Ultimately, the court found that these terms, in aggregate, were sufficiently unconscionable to render the agreement unenforceable, when viewed in light of the superior bargaining position of Winston & Strawn. The firm then took its final leap, asking the U.S. Supreme Court to review the case and rule in its favor. Although the table was set for the Supreme Court to step up and scrap this line of reasoning, it denied certiorari on October 7.

That means the California Appellate Court’s view of the arbitration agreement in the case remains good law. If there’s any good news, it’s that we now have valuable insight to craft more defensible arbitration agreements moving forward.

Blueprint For Arbitration Agreement Success

So what are the takeaways? In short, for the foreseeable future, Armendariz will continue to be the law of the land in California. As a result, we should pay special attention to the original California case that started it all to avoid similar pitfalls in our own arbitration agreements moving forward. We can start with the following practical tips.

First, if you have employees or partners in California, be careful in thinking that you can get away with not including all of the Armendariz requirements in your arbitration agreements. While Armendariz suggested that certain highly “sought-after” employees may not face the same pressures that mandatory employment arbitration agreements pose to other employees, the Ramos case suggests that that recognition may be mostly empty. If a high-powered law firm partner wielding multiple degrees still needs the protection of Armendariz, then you’d be well served by ensuring that those “minimum standards” are included within most of your arbitration agreements, whether it be with partners, shareholders, high-level executives, or otherwise.

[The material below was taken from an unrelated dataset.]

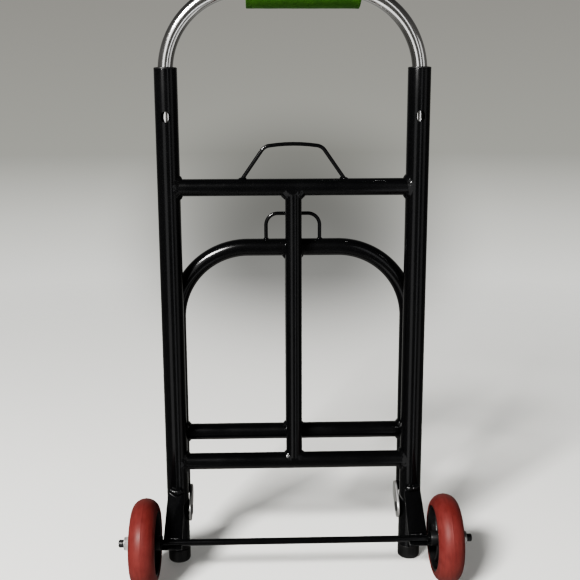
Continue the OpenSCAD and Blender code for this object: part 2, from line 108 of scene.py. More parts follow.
# Places and radii, from the frame
upright_x = middle("upright_right").x
upright_r = size("upright_right").x / 2
frame_y = middle("upright_right").y
upright_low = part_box("upright_right")[0].z
upright_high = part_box("upright_right")[1].z
top_bar_z = middle("top_crossbar").z
lower_bar_z = middle("lower_crossbar").z
crossbar_r = size("top_crossbar").z / 2
centre_tube_r = size("frame_centre_tube").x / 2
platform_y = middle("platform_arch").y
arch_r = size("platform_arch").y / 2
arch_x = size("platform_arch").x / 2 - arch_r
arch_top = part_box("platform_arch")[1].z - arch_r
arch_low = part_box("platform_arch")[0].z
platform_bar_z = middle("platform_crossbar").z
handle_r = size("handle_tube").y / 2
handle_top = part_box("handle_tube")[1].z - handle_r
handle_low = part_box("handle_tube")[0].z
button_z = middle("snap_button_right").z
hole_z = button_z + HANDLE_TRAVEL
axle_y = middle("axle_rod").y
axle_z = middle("axle_rod").z
axle_r = size("axle_rod").z / 2
wheel_x = middle("tyre_right").x
wheel_r = size("tyre_right").z / 2
tyre_half = size("tyre_right").x / 2
pivot_z = middle("pivot_rivets").z
strap_x = abs(middle("axle_strap_right").x)
strap_half = size("axle_strap_right").x / 2


# Meshes --------------------------------------------------------------------------------------


def skin(bm, rings, closed=False):
    """Quads between neighbouring rings of points; closed also joins the last ring to the first,
    and otherwise both ends get a cap."""
    loops = [[bm.verts.new(p) for p in ring] for ring in rings]
    count = len(rings[0])
    pairs = list(zip(loops, loops[1:]))
    if closed:
        pairs.append((loops[-1], loops[0]))
    for a, b in pairs:
        for i in range(count):
            j = (i + 1) % count
            bm.faces.new((a[i], a[j], b[j], b[i]))
    if not closed:
        bm.faces.new(loops[0])
        bm.faces.new(loops[-1])


def smooth(mesh, sharp_angle):
    mesh.shade_smooth()
    mesh.set_sharp_from_angle(angle=math.radians(sharp_angle))


def piece(name, bm, material, body, nodes, sharp_angle=38):
    """A finished mesh as a named piece that rides on a body and stands for CAD nodes."""
    bmesh.ops.recalc_face_normals(bm, faces=bm.faces)
    mesh = bpy.data.meshes.new(name)
    bm.to_mesh(mesh)
    bm.free()
    smooth(mesh, sharp_angle)
    obj = bpy.data.objects.new(name, mesh)
    bpy.context.scene.collection.objects.link(obj)
    mesh.materials.append(material)
    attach(obj, body)
    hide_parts(*nodes)
    return obj


def tool(bm):
    """A mesh used only to cut or join another piece."""
    bmesh.ops.recalc_face_normals(bm, faces=bm.faces)
    mesh = bpy.data.meshes.new("tool")
    bm.to_mesh(mesh)
    bm.free()
    obj = bpy.data.objects.new("tool", mesh)
    bpy.context.scene.collection.objects.link(obj)
    return obj


def combine(obj, other, operation, sharp_angle=38):
    """Cuts other from obj, or joins it, and deletes other."""
    change = obj.modifiers.new("combine", "BOOLEAN")
    change.object = other
    change.operation = operation
    change.solver = "EXACT"
    result = obj.evaluated_get(bpy.context.evaluated_depsgraph_get())
    mesh = bpy.data.meshes.new_from_object(result)
    obj.modifiers.clear()
    obj.data = mesh
    smooth(mesh, sharp_angle)
    bpy.data.objects.remove(other)


def circle_points(centre, u, v, radius, count):
    turns = [2 * math.pi * i / count for i in range(count)]
    return [centre + radius * (math.cos(t) * u + math.sin(t) * v) for t in turns]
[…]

Second, be careful about making confidentiality too broad. Confidentiality has its benefits for both sides, and can often protect employee litigants from the prying eyes of disapproving prospective employers. Nevertheless, confidentiality can go overboard by potentially depriving those same litigants of the ability to reach out to witnesses and otherwise build their case. To that end, consider including specific carve-outs that allow employee litigants to both: (a) access the written decisions of past arbitrations that may be relevant to the employee’s claims; and (b) contact individuals about the arbitration, and the claims therein, for purposes of informal discovery. In doing so, you may be able to mitigate some of the concerns mentioned by the court in Ramos.

Even with these tips in mind, however, it is important to understand that what is right for one employer may not be right for another, and what is permissible now may not be permissible in a month’s time. The law surrounding arbitration in California is constantly evolving, and even just last week, the passage of AB 51 signaled a potential end to certain mandatory employment arbitration agreements in California altogether. Accordingly, as the legal landscape continues to shift at an ever-increasing pace, you should take care to make sure that the terms contained within your arbitration agreements are aligned with your company’s own evolving values and litigation objectives.